Smith testified that he instructed Realtor on February 27, 1990, that “we would like to pursue” the purchase of that building, but Realtor did not corroborate that or act in the following weeks as if he had been instructed to arrange the purchase. Smith did not begin to negotiate the price with the sellers until May. We give more weight to his statement on his 1990 tax return that he identified the property as replacement property on April 1, than to his trial testimony that he identified it earlier.

We conclude that Smith has not shown that he identified the East Boulevard property as replacement property within the time required by section 1031(a)(3)(A); i.e., by late March, 1990. Smith may not defer recognition of the gains realized from the sale of the Monroe Road or Seventh Street properties under section 1031(a)(1) because he did not identify replacement property within 45 days after the date he relinquished either property. Sec. 1031(a)(3)(A).

Respondent’s Other Contentions

Because we find that Smith did not identify replacement property on or before March 30, 1990, we need not decide respondent’s contention that an oral identification does not meet the identification requirement under section 1031(a)(3)(A).

Similarly, we need not decide respondent’s contentions that Smith’s sale of his properties is ineligible for like-kind exchange treatment under section 1031(a) because Smith constructively received the proceeds from the sale of each of those properties and that the sales and purchase were not an exchange as required by section 1031(a).

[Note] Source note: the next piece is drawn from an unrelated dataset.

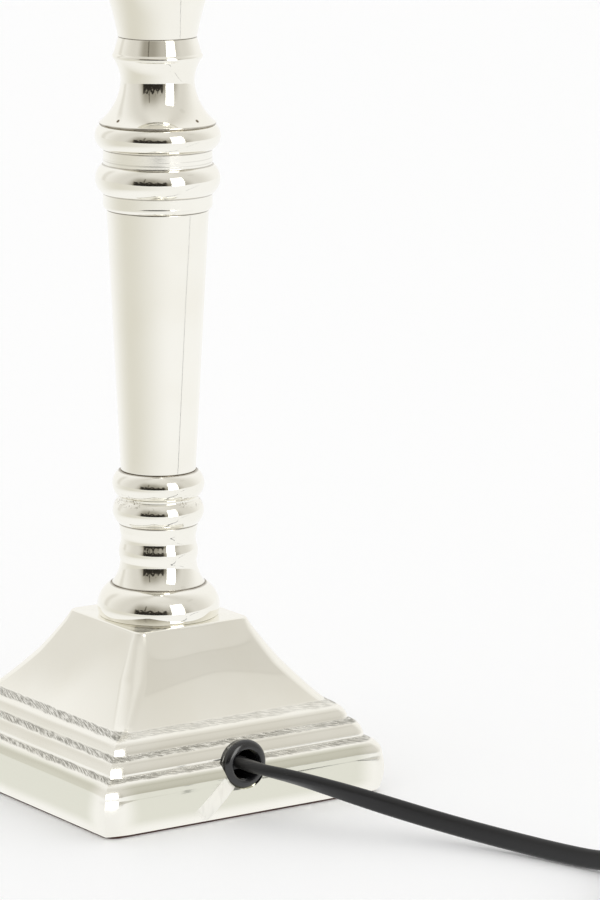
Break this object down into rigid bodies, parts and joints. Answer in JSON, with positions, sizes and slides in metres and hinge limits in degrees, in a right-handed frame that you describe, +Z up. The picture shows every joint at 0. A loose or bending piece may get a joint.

Decision will be entered for respondent.

1 In May 1990, the Secretary proposed a regulation requiring written identification of replacement property. Sec. 1.1031(a)-3(c), Proposed Income Tax Regs., 55 Fed. Reg. 20283 (May 16, 1990). This section was adopted in 1991 as sec. 1.1031(k)-1(c) , Income Tax Regs., by T.D. 8346 , 1991-C.B. 150, 156. The regulation applies to transfers of property made on or after June 10, 1991. At the time of the transactions in issue no regulations were in effect.